しかし、カウンターが3つとなった《霊気の薬瓶》から登場した2枚目の《ゴブリンの女看守》へは手も足も出すことができず、そして、《ゴブリンの女看守》は《稲妻造り士》をサーチしてくる。
そして、ちょうど4マナある高部はそのまま《稲妻造り士》を召喚し、《ゴブリンの女看守》を覇権する。この《稲妻造り士》こそ《稲妻》で対処されてしまったものの、覇権の効果によって《ゴブリンの女看守》が戦場に戻ってきてしまい、その能力で《ゴブリンの首謀者》をサーチする。
《霊気の薬瓶》によって、《ゴブリンの首謀者》が戦場に降臨し、これが《ゴブリンの王》《ゴブリンの首謀者》《ゴブリンの従僕》の3枚を手札に加える大活躍を見せる。
最後に《宝石の手の焼却者》が《タルモゴイフ》を焼却すると、土屋は土地を片付けた。
高部 1-0 土屋
Game 2
後手の高部は1ターン目に《魂の洞窟》をセットし、ゴブリンを宣言。
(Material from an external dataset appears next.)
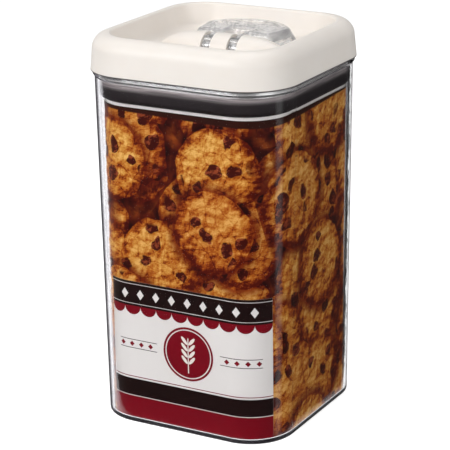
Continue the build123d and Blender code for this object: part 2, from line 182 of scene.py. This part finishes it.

そして《ゴブリンの従僕》をプレイする。
土屋はこの《ゴブリンの従僕》を《稲妻》で除去し、さらにX=1でプレイされた《虚空の杯》も《呪文貫き》でカウンターする。
そして、土屋が《タルモゴイフ》を追加したのに対して、高部は3枚目の土地を引くことができない。アーティファクトである《虚空の杯》がカウンターされて墓地にあるために、この《タルモゴイフ》は4/5というサイズでアタックをし始める。
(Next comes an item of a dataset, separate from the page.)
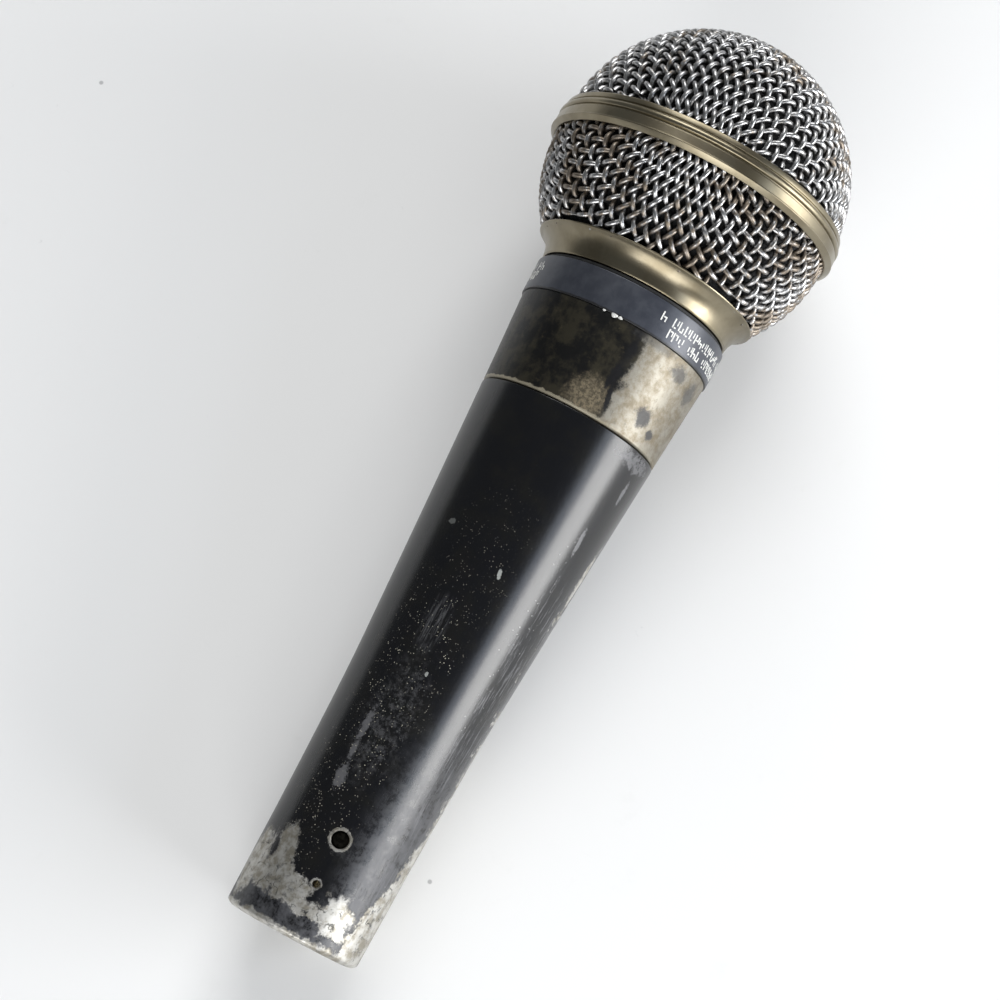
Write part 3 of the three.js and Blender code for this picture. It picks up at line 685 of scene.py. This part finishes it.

ここで高部は念願の3枚目の土地を手に入れ、《ゴブリンの戦長》をプレイする。マナトラブルに対しては一定の回答を得た高部ではあったが、しかし、《タルモゴイフ》の脅威は未だ消えない。
土屋は、《思案》をプレイして《タルモゴイフ》のサイズを5/6にしつつ手札を整理。そして《タルモゴイフ》でアタック。ここで高部のライフは15。高部は返しのターンで《ゴブリンの群衆追い》をプレイして、一気に5点のダメージを与える。
《不毛の大地》でネックだった《魂の洞窟》にやっと対応した上で、《タルモゴイフ》でアタックし、高部のライフを10とした土屋。
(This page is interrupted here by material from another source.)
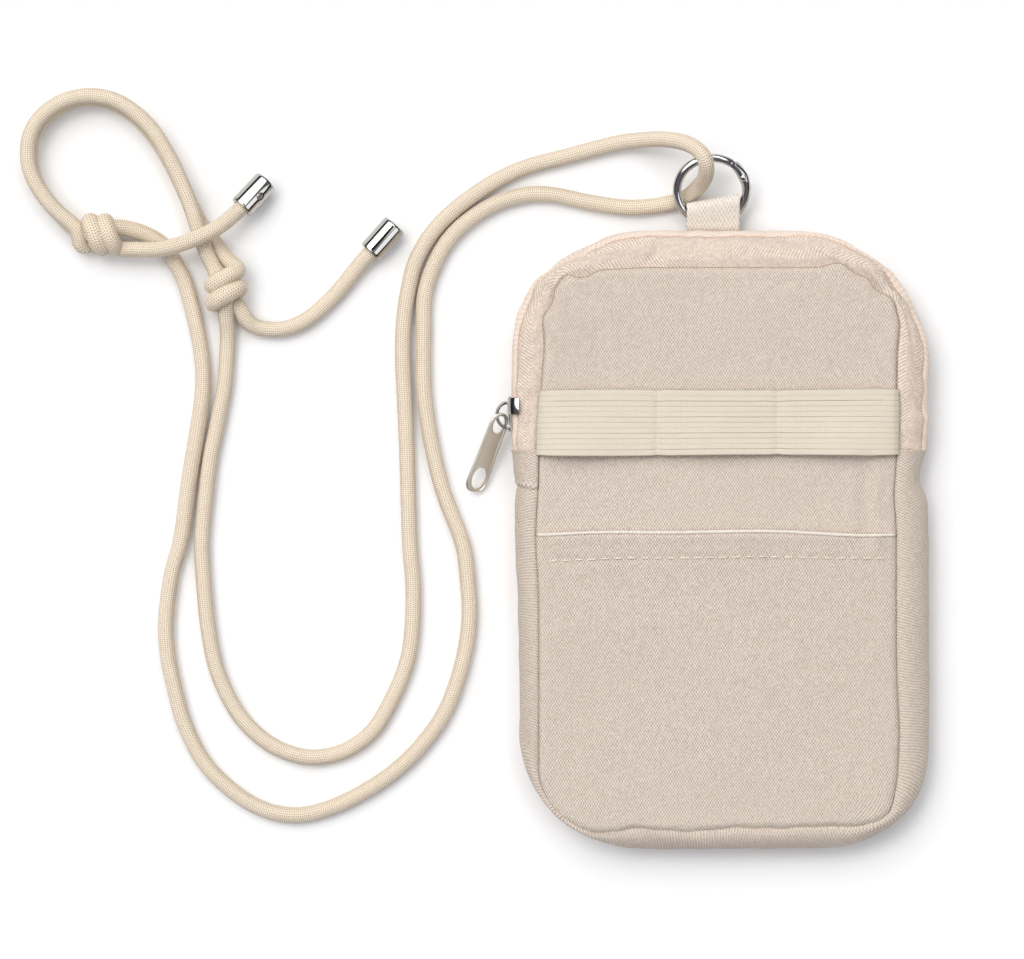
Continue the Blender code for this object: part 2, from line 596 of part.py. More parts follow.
def make_cap(side, mouth, end, screw_direction):
    """A turned metal cup on the cord's end, with a set screw in its wall."""
    shape = bmesh.new()
    profile = ((0.0, CAP_LENGTH), (CAP_RADIUS - 0.3 * MM, CAP_LENGTH), (CAP_RADIUS, CAP_LENGTH - 0.3 * MM),
               (CAP_RADIUS, 0.25 * MM), (CAP_RADIUS - 0.25 * MM, 0.0), (CAP_BORE, 0.0),
               (CAP_BORE, CAP_BORE_DEPTH), (0.0, CAP_BORE_DEPTH))
    line = [shape.verts.new((r, 0.0, z)) for r, z in profile]
    for a, b in zip(line, line[1:]):
        shape.edges.new((a, b))
    cap = place_bmesh(f"cord_end_cap_{side}", shape, NICKEL)
    turned = cap.modifiers.new("turned", "SCREW")
    turned.steps = 28
    turned.render_steps = 28
    turned.use_merge_vertices = True
    turned.merge_threshold = 1e-5
    axis = (end - mouth).normalized()
    cap.rotation_euler = axis.to_track_quat("Z", "Y").to_euler()
    cap.location = mouth
    out = (screw_direction - screw_direction.dot(axis) * axis).normalized()
    seat = mouth + axis * 6.2 * MM + out * (CAP_RADIUS - 0.1 * MM)
    hole = rod(f"screw_hole_{side}", seat, out, SCREW_RADIUS + GAP, 2.4 * MM, NICKEL, 20, CUTTERS)
    cut(cap, cutter(hole))
    rod(f"set_screw_{side}", seat - out * 0.45 * MM, out, SCREW_RADIUS, 1.0 * MM, STEEL, 16)


PARTS, CUTTERS = start()
make_panels()
make_sides()
make_bindings()
make_zip()
make_slider()
make_pull()
make_ring()
make_loop()
make_cord()
make_cap("left", LEFT_CAP_MOUTH, LEFT_CAP_END, Vector((0.55, -0.4, 1.0)))
make_cap("right", RIGHT_CAP_MOUTH, RIGHT_CAP_END, Vector((-0.3, 0.3, -1.0)))
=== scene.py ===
"""The looks of the neck pouch wallet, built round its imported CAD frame.

Routes, outlines and profiles are in millimetres, in the CAD's frame: the pouch lies on its back,
+X to the right, +Y towards the ring and +Z out of the front.
"""

import math
from contextlib import contextmanager

import bmesh
import bpy
import numpy as np
from mathutils import Matrix, Vector, noise


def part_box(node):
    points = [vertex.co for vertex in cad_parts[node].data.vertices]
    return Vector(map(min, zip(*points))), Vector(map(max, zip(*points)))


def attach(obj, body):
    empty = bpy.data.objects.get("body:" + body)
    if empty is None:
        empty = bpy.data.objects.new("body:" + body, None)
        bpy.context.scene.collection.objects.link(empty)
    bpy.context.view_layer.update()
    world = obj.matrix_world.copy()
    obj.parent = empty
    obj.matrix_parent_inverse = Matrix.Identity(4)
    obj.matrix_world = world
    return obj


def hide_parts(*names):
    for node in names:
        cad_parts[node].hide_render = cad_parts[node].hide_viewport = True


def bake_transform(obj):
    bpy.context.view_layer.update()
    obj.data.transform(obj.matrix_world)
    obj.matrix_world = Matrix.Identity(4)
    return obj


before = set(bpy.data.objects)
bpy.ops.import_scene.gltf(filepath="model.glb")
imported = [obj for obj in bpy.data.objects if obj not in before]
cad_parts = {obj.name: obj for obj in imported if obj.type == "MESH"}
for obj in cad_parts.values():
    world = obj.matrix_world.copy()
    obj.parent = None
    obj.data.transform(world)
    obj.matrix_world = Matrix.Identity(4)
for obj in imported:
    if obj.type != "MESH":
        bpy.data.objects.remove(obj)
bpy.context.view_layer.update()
MM = 0.001
UP = (0.0, 0.0, 1.0)

# ---------------------------------------------------------------- camera

CAMERA_AT = (-66.7, 20.2)
VIEW_WIDTH = 327.7
LENS, SENSOR = 200.0, 36.0

# ---------------------------------------------------------------- cord, in millimetres
# Its stretches in order: a tail, the left knot, its bight, the upper strand, the main loop through
# the ring, the lower strand, the right knot and the other tail. A point without a height lies on
# the floor.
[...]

だが、高部は2枚目の《魂の洞窟》を引き当て、さらに《ゴブリンの酋長》を追加。土屋はフェッチランドを起動し忘れるというミスを犯してしまい、スレッショルドしていない状態の《敏捷なマングース》で《ゴブリンの群衆追い》をチャンプブロックすることとなってしまう。
これで土屋のライフは11。《タルモゴイフ》をトップデックし、何とか、2枚の5/6で地上を固めるものの、いつ、盤面をこじ開けられてもおかしくない状況だ。
高部は《ゴブリンの従僕》をプレイし、《リシャーダの港》2枚用のマナを残してターンを返した高部に対し、土屋は《渦まく知識》で《不毛の大地》をプレイし、再び《魂の洞窟》を破壊する。
だが、これが高部に腹をくくることを選ばせてしまう。高部はすべてのゴブリンでアタック。《ゴブリンの従僕》こそ、チャンプアタックとなってしまったが、代わりに《ゴブリンの群衆追い》が《タルモゴイフ》と相打ち、土屋のライフを5とする。
高部は2体目の《ゴブリンの王》を追加したが、しかし、これは《Force of Will》されてしまう……とはいっても、この《Force of Will》は土屋の貴重なライフを1点もぎ取っていってしまう。これで、土屋のライフは4。
土屋は《敏捷なマングース》を追加してターンを終了。対して、高部はここで《稲妻造り士》をトップデックする。
《稲妻造り士》が土屋のライフを1にする。そして、《ゴブリンの酋長》で4/4となっている《稲妻造り士》への対抗策を土屋は持っていないのだった。